During the project, Cenex developed a simulation tool which calculates the cost and carbon emission savings from gas trucks. The software was part funded by Innovate UK under their Low Carbon Truck Demonstration Programme and can be used to compare diesel trucks to dual fuel (gas and diesel) trucks. As Steve Carroll, Senior Technical Specialist at Cenex explains, “The real benefit is that we can assess gas vehicle performance before the onset of costly vehicle trials or purchases. The truck model allows us to show the cost and carbon benefits of operating gas trucks in a bespoke fleet environment. We record GPS data from fleet vehicles and run this through our model, which allows us to estimate the total cost and emission savings, not only for the fleet but also on a per route basis.”
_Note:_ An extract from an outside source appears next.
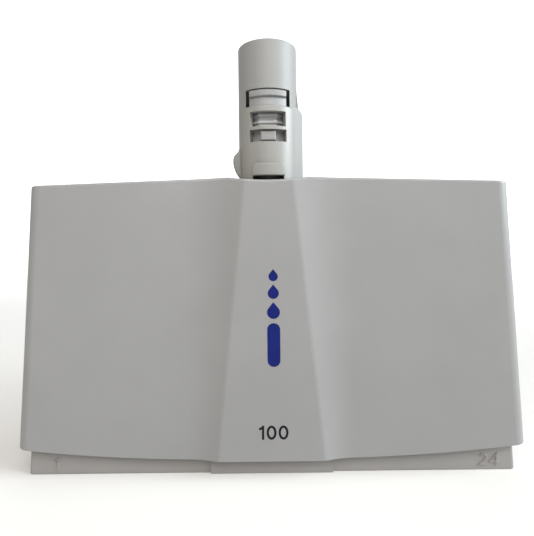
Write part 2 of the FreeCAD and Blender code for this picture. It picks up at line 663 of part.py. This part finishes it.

Throughout the three-year project, Cenex managed the performance evaluation of 40 natural gas trucks for a major UK distributor and led the testing and validation work package which reported on truck performance during the trial including economics, fuel consumption, carbon emissions, noise performance, air quality performance and driver perceptions and attitudes towards gas vehicles and refuelling stations.
Chris Walsh, Head of Technical Support at Cenex said, ‘Working on the deployment and evaluation of the gas trucks has given Cenex valuable understanding of vehicle performance in real-world scenarios and allowed us to develop the tools necessary to support the economic roll-out of gas vehicles into heavy duty fleets.”